WRITTEN INSTRUCTION: Beginning at the first line of the data, print each line exactly, stopping after the line that contains "import Module from 'manifold-3d';".

* * * * *

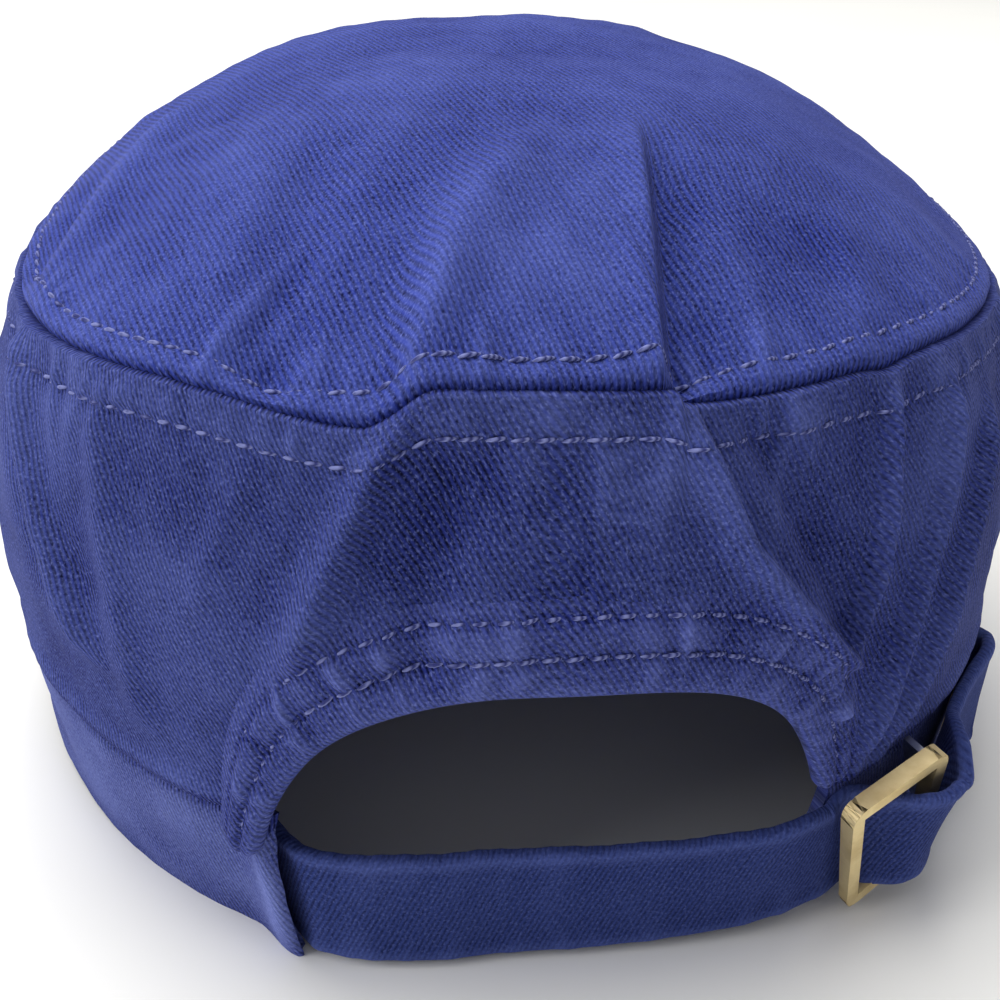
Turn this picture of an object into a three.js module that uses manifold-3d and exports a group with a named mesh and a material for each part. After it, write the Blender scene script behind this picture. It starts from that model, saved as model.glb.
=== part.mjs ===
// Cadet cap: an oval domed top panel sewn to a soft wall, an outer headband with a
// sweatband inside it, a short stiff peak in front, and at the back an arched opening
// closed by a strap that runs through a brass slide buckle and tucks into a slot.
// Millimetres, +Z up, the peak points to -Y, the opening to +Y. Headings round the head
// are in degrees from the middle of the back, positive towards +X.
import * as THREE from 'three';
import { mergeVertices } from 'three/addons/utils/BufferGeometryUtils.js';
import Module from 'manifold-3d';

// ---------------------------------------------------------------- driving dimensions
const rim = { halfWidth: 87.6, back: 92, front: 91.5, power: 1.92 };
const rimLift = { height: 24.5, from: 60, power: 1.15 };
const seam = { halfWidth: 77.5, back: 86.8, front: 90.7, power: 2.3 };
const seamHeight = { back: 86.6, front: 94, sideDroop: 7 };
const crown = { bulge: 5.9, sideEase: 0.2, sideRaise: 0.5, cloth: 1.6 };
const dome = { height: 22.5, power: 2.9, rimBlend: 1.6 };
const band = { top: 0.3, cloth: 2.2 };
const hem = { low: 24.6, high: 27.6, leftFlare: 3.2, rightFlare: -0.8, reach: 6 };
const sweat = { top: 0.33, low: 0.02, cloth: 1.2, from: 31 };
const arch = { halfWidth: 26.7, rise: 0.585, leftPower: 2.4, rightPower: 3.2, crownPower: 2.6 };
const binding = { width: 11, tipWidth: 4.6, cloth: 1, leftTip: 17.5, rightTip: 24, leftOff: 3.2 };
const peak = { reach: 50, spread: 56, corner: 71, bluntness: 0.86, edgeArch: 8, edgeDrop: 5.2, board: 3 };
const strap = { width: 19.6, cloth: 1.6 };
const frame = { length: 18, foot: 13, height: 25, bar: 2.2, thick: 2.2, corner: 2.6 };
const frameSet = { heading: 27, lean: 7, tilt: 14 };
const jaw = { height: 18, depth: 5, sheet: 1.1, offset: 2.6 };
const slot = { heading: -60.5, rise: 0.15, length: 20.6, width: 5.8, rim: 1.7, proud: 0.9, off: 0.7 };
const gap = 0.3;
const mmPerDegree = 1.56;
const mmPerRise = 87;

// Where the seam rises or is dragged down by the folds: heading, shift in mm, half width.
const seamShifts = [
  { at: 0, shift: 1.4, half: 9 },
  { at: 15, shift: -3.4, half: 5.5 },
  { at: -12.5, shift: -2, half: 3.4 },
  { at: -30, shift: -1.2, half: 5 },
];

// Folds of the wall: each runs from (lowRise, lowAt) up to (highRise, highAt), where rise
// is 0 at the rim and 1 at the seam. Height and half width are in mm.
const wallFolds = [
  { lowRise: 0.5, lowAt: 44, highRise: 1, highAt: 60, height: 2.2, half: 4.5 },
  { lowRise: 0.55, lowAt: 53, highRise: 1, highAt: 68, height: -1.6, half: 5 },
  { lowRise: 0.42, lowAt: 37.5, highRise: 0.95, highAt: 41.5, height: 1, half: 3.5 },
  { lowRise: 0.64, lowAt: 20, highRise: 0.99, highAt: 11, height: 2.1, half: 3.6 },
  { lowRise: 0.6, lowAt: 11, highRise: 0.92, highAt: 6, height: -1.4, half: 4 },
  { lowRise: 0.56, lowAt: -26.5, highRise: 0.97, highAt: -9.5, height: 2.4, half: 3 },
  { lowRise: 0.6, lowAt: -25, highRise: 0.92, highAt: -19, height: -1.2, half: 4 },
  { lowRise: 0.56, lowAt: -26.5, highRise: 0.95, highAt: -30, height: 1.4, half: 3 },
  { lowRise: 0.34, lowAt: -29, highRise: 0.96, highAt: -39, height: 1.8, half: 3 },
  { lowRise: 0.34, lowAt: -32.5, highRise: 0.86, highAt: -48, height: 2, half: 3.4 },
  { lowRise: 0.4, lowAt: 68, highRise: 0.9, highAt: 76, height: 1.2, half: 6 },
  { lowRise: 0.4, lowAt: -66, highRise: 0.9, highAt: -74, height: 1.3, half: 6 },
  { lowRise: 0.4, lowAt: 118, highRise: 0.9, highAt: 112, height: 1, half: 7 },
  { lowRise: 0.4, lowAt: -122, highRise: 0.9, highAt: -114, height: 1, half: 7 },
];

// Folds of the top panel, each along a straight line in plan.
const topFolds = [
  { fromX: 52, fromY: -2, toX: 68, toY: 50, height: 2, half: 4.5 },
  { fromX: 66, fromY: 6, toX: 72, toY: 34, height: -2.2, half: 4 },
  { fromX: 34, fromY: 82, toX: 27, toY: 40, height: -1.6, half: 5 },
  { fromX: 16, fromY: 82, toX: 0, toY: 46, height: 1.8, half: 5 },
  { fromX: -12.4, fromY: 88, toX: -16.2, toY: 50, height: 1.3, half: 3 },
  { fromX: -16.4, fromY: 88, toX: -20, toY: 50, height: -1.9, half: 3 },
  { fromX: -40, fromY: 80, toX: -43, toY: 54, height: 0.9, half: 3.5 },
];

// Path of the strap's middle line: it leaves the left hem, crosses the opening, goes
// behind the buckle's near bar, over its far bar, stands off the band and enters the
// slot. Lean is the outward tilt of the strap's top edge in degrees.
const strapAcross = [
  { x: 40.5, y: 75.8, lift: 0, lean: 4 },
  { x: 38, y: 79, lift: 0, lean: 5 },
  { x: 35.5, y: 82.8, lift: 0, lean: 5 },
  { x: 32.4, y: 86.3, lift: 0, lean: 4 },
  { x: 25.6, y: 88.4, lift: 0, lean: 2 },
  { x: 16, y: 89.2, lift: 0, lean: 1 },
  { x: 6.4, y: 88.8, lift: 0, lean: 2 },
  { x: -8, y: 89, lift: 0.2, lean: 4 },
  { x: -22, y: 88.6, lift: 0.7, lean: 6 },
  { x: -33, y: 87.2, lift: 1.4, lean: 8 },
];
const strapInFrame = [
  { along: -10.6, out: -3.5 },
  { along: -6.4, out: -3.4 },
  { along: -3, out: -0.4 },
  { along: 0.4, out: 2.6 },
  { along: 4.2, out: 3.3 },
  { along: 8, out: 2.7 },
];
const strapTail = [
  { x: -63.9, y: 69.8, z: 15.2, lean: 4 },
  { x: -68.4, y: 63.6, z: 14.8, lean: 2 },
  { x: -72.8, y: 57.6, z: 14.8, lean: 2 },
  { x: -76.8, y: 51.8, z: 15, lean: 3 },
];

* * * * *

SOLUTION:
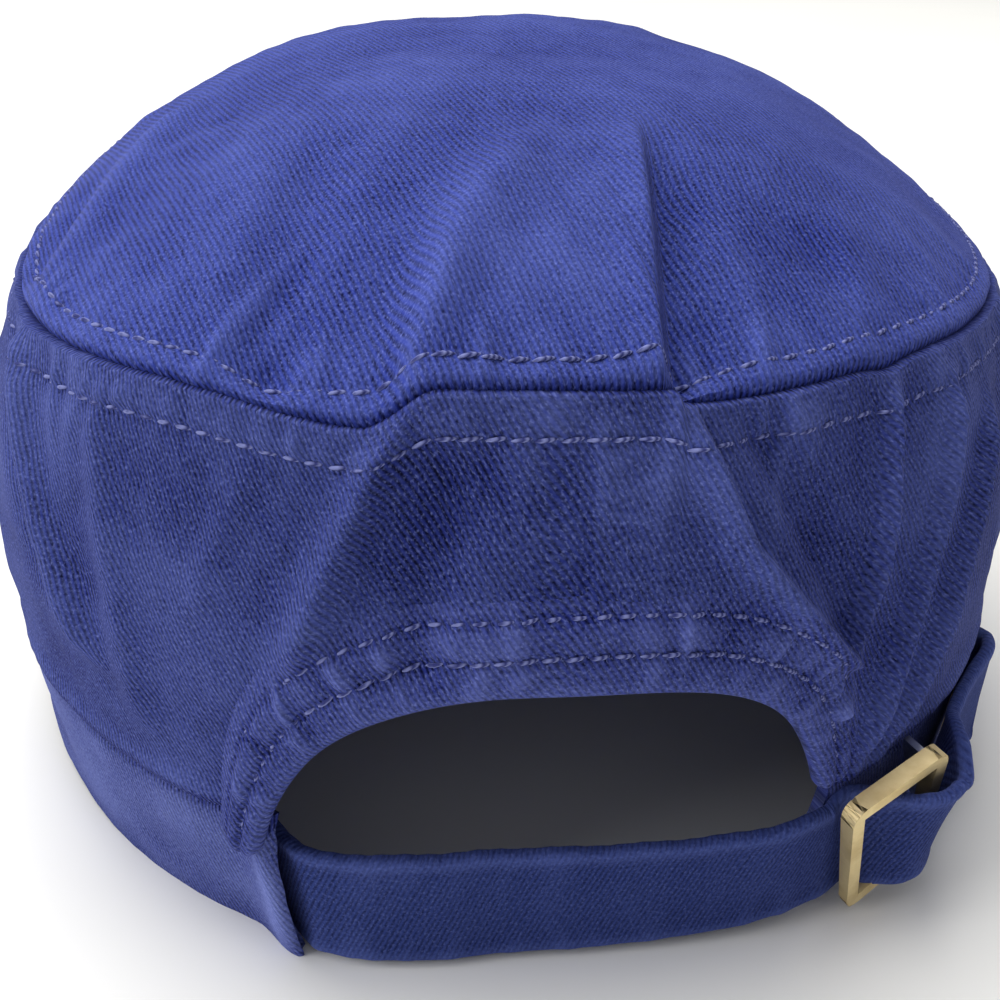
Turn this picture of an object into a three.js module that uses manifold-3d and exports a group with a named mesh and a material for each part. After it, write the Blender scene script behind this picture. It starts from that model, saved as model.glb.
=== part.mjs ===
// Cadet cap: an oval domed top panel sewn to a soft wall, an outer headband with a
// sweatband inside it, a short stiff peak in front, and at the back an arched opening
// closed by a strap that runs through a brass slide buckle and tucks into a slot.
// Millimetres, +Z up, the peak points to -Y, the opening to +Y. Headings round the head
// are in degrees from the middle of the back, positive towards +X.
import * as THREE from 'three';
import { mergeVertices } from 'three/addons/utils/BufferGeometryUtils.js';
import Module from 'manifold-3d';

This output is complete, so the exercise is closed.